DIRECTIVE: Present each line of the entries below that holds the word "axes".

SUPPLIED DATA:

--- Begin ---

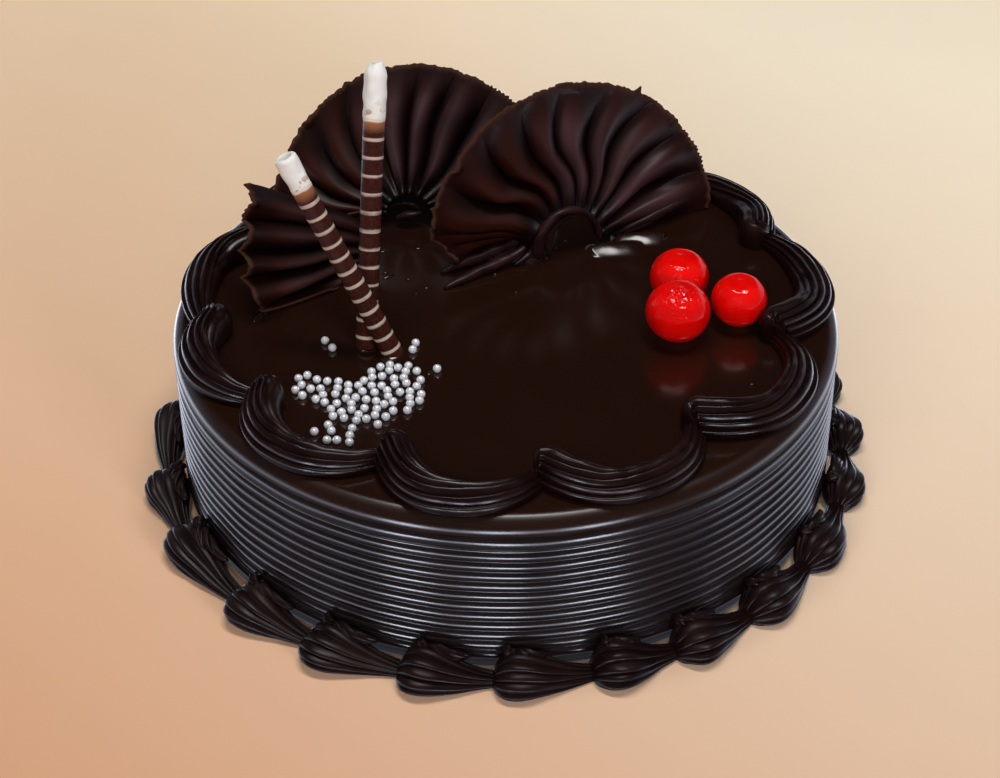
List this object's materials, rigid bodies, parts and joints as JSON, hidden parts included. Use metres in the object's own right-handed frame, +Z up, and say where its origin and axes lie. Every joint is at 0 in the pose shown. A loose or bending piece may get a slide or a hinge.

--- End ---
--- Begin ---

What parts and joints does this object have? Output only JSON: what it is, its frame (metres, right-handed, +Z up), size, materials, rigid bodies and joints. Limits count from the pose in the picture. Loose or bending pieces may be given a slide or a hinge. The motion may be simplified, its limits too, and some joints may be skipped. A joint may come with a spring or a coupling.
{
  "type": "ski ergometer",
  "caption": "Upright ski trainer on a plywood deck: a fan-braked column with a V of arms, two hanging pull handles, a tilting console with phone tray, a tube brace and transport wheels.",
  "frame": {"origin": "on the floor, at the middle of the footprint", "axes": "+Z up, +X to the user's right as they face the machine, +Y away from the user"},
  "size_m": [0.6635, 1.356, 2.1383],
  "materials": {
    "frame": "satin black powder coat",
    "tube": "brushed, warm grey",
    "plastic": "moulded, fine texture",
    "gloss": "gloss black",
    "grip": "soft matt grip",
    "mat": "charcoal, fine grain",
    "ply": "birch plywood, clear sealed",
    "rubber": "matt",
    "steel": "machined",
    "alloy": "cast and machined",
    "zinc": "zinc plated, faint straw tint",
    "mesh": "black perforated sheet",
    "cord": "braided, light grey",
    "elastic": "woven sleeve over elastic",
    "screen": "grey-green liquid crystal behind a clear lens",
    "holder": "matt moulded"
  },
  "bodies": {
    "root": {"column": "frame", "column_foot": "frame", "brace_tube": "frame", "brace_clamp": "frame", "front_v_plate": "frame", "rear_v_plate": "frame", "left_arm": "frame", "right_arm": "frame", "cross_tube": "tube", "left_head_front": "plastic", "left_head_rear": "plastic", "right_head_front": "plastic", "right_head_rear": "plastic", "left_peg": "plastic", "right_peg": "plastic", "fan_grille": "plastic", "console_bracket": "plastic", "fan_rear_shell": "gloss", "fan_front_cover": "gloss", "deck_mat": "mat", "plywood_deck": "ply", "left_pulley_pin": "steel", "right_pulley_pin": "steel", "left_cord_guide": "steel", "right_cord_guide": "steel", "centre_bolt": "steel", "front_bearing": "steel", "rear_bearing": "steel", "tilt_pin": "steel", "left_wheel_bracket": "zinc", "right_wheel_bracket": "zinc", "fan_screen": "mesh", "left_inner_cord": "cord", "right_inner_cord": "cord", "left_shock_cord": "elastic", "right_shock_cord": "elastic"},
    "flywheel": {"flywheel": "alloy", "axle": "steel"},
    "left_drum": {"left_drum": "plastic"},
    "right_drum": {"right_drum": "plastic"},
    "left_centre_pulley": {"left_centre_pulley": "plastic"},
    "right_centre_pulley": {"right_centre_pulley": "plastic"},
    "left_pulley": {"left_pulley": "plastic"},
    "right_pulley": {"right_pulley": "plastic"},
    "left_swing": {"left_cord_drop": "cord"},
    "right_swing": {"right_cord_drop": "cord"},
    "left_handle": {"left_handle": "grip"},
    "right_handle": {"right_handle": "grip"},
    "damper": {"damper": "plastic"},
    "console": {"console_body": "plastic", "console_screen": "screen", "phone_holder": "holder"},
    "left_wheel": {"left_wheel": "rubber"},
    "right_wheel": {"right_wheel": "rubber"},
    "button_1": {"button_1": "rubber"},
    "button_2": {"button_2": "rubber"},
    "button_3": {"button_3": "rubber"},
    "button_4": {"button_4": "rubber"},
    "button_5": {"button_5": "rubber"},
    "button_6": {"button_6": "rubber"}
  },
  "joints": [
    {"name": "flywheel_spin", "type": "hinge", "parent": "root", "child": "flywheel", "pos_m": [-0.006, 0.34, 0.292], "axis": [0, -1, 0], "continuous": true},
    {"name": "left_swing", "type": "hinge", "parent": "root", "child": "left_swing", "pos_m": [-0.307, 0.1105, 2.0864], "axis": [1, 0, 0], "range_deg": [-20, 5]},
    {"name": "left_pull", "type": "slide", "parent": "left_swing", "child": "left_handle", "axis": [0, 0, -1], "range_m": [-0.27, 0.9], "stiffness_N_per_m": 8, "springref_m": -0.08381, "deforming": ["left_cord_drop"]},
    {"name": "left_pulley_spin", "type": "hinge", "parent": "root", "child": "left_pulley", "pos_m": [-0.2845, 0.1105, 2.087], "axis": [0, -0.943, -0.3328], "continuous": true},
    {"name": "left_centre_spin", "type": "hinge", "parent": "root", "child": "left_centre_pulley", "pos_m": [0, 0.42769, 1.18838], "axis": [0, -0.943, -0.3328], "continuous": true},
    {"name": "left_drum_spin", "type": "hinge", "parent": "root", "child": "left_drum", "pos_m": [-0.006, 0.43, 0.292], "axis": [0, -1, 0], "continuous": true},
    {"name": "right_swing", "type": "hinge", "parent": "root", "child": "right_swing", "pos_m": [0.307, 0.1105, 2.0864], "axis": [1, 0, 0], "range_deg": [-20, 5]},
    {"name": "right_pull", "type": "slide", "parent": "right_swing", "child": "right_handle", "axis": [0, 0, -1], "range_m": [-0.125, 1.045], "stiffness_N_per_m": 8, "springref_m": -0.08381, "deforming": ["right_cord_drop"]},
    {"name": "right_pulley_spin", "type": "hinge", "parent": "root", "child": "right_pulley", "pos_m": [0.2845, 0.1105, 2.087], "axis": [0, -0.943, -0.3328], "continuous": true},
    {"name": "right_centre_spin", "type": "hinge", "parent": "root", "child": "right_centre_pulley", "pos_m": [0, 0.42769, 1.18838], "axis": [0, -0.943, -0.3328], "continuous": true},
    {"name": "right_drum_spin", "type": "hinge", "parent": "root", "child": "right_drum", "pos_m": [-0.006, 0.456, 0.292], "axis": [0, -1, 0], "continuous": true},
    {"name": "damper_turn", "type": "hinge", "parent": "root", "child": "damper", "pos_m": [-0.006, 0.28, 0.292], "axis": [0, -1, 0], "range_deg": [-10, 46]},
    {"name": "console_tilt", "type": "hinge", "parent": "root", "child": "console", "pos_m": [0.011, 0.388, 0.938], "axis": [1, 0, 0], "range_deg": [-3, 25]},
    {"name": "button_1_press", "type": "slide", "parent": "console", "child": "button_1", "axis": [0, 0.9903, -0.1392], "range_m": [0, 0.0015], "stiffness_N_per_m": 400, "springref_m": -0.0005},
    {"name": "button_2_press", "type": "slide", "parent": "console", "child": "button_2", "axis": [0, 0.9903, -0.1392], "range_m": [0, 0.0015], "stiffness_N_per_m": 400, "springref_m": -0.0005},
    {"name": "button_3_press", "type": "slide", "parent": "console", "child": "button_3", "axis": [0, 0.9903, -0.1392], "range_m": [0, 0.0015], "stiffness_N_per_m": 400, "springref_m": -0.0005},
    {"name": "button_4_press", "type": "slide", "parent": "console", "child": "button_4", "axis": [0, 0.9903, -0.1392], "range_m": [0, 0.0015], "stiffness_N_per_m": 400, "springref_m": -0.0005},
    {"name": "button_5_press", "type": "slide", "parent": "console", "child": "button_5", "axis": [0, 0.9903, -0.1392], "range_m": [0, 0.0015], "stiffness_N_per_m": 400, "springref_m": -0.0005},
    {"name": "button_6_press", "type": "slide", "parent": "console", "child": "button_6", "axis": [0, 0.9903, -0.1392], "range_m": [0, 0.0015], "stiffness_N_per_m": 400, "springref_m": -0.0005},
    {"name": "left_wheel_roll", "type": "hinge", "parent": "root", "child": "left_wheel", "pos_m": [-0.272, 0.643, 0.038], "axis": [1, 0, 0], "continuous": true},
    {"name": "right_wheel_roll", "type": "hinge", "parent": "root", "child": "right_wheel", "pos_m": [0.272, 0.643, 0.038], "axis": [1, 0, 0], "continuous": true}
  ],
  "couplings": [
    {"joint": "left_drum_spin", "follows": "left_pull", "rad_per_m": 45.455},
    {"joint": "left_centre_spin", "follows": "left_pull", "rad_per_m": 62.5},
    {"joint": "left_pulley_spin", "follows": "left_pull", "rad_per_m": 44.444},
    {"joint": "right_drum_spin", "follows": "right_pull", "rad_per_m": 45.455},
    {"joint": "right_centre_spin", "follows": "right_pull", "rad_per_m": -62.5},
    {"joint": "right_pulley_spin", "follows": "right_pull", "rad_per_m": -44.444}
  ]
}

--- End ---

TASK OUTPUT:
List this object's materials, rigid bodies, parts and joints as JSON, hidden parts included. Use metres in the object's own right-handed frame, +Z up, and say where its origin and axes lie. Every joint is at 0 in the pose shown. A loose or bending piece may get a slide or a hinge.
  "frame": {"origin": "on the floor, at the middle of the footprint", "axes": "+Z up, +X to the user's right as they face the machine, +Y away from the user"},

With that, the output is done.